The changing face of Midwood

Midwood residents will have to wait to find out the fate of the controversial pedestrian plaza

Brooklyn Daily

The city has postponed a controversial plan to convert a small street near Avenue M into a pedestrian plaza — a surprise move that has led opponents to believe that neighborhood support for the project is waning.

“I think the forces are rallying against it now,” said Mike Pessah, a Midwood resident who has been vociferous in his opposition to the plan to close Elm Avenue between East 15th Street and Avenue M to traffic to free up space for the plaza — which the city wants to call Dorman Square. “Most people were saying it was a done deal.”

Community Board 14 was scheduled to vote on the plaza at its April 16 meeting, but the Department of Transportation asked civic leaders for more time at the eleventh hour so it could win over a surprisingly restive community.

Residents have lashed out against the city’s plan on multiple fronts, claiming that the Department of Transportation did not take concerns about traffic into account, neglected to consult Hatzolah volunteer ambulance members, and scheduled a hearing about the plaza two days before Passover, making it difficult for Orthodox residents to attend.

Facing so many critics, the city asked CB14 to hold off on its vote, board leaders said.

“The DOT asked us to defer consideration on it while they reach out further to garner support,” said Alvin Berk, the chairman of CB14.

But the city hasn’t reached out to the plan’s critics. Representatives from Hatzolah said they hadn’t been contacted by the city — and remain skeptical of the plan.

“We believe that its going to back up traffic and any time that happens that’s not good for us,” said Moishe Williger, a spokesperson for the organization. “But if they get in touch with us, we’ll speak to them.”
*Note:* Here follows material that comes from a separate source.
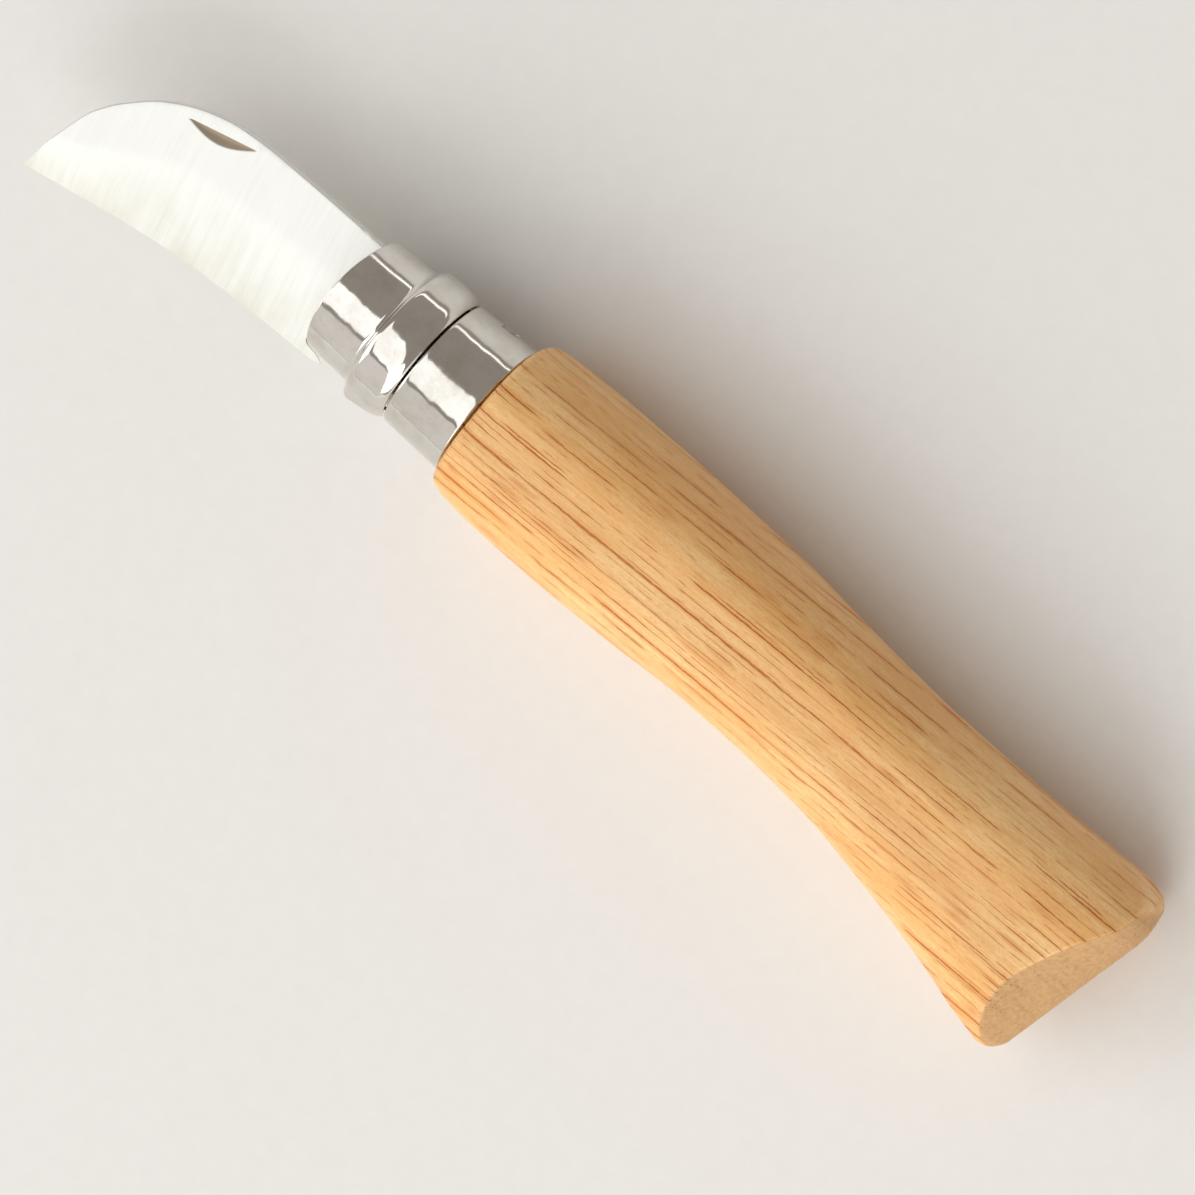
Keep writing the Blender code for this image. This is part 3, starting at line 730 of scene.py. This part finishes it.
def section(spine, edge, thick, inset=lambda _: 0, squareness=SECTION_SQUARENESS, flat_share=SIDE_FLAT_SHARE):
    """Points (y, z) of a cross-section: an oval with a sanded flat on both sides."""
    middle = (spine + edge) / 2
    reach = (spine - edge) / 2 * OUTLINE_SHRINK
    points = []
    for side in range(HANDLE_SIDES):
        angle = TURN * (side + 0.5) / HANDLE_SIDES
        cosine = math.cos(angle)
        sine = math.sin(angle)
        across = math.copysign(abs(cosine) ** (2 / squareness), cosine)
        up = abs(sine) ** (2 / squareness) / flat_share
        over = up - 1
        up -= (over + math.sqrt(over**2 + SIDE_FLAT_BLEND**2)) / 2
        drawn_in = inset(cosine)
        points.append((middle + (reach - drawn_in) * across, (thick - drawn_in) * math.copysign(up, sine)))
    return points


def butt_face_x(y, z):
    """The slanted end face: rounded off at the spine corner, crowned most at the heel."""
    spine, _, thick = handle_outline(1)
    beyond_flat = max(abs(z) - BUTT_FLAT_HALF_WIDTH, 0) / (thick - BUTT_FLAT_HALF_WIDTH)
    from_full = max(1 - (spine - y) / BUTT_CROWN_REACH, 0)
    crown = BUTT_CROWN * (1 - from_full**BUTT_CROWN_EASE) * beyond_flat**BUTT_CROWN_POWER
    into_corner = min(max(1 - (spine - y) / BUTT_CORNER_RADIUS, 0), 1)
    corner_drop = BUTT_CORNER_RADIUS * (1 - math.sqrt(1 - into_corner**2))
    return SHOULDER_X + HANDLE_LENGTH + (y - spine) * math.tan(BUTT_SLANT) - crown - corner_drop


def butt_rounding(cosine):
    """Rounding of the end face's edge: crisp, but softer at the spine and the heel."""
    at_spine = max(cosine, 0) ** BUTT_CORNER_POWER
    at_heel = max(-cosine, 0) ** BUTT_CORNER_POWER
    return (
        BUTT_EDGE_ROUNDING
        + (BUTT_SPINE_ROUNDING - BUTT_EDGE_ROUNDING) * at_spine
        + (BUTT_HEEL_ROUNDING - BUTT_EDGE_ROUNDING) * at_heel
    )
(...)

A local legislator has also joined the effort to oppose the plaza: Councilman Michael Nelson (D—Midwood) said the city’s plaza idea was an “attractive nuisance.”

“Dorman Square will serve no useful purpose and will not result in any positive contribution to the community,” Nelson said.

Representatives from the Department of Transportation refused to comment or explain why the agency asked to have the vote postponed — but promised that no major changes were being considered for the plaza.

Supporters of the plan said they had no problem with the city taking more time to carefully consider the situation.

“It’s just part of the due process,” said Linda Goodman, the director of the Midwood Development Corporation, which developed the plaza plan along with the city. “Hopefully they will present additional facts about the traffic and then a good decision can be made.”

Berk said CB14 would most likely vote on the plan on May 14, provided that the city hasn’t made any significant changes that would warrant another hearing.

Reach reporter Eli Rosenberg at erosenberg@cnglocal.com or by calling (718) 260-2531. And follow him at twitter.com/emrosenberg.

Reader Feedback

Bernstein from Midwood says:
I hope this project continues ahead. Midwood's residents, especially senior citizens, would benefit from a plaza for more seating and a place to get out of the house to get some sun while shopping along the street.

I've been to another DOT plaza near downtown Brooklyn and it's great. Very positive. My fingers are crossed.
May 1, 2012, 1:33 pm
Ruth from Nearby says:
I think it's laughable that there's a "controversy" here. This is a tiny street. Why woulds the Council Person be against a park that makes it easier for older people to get rest while shopping?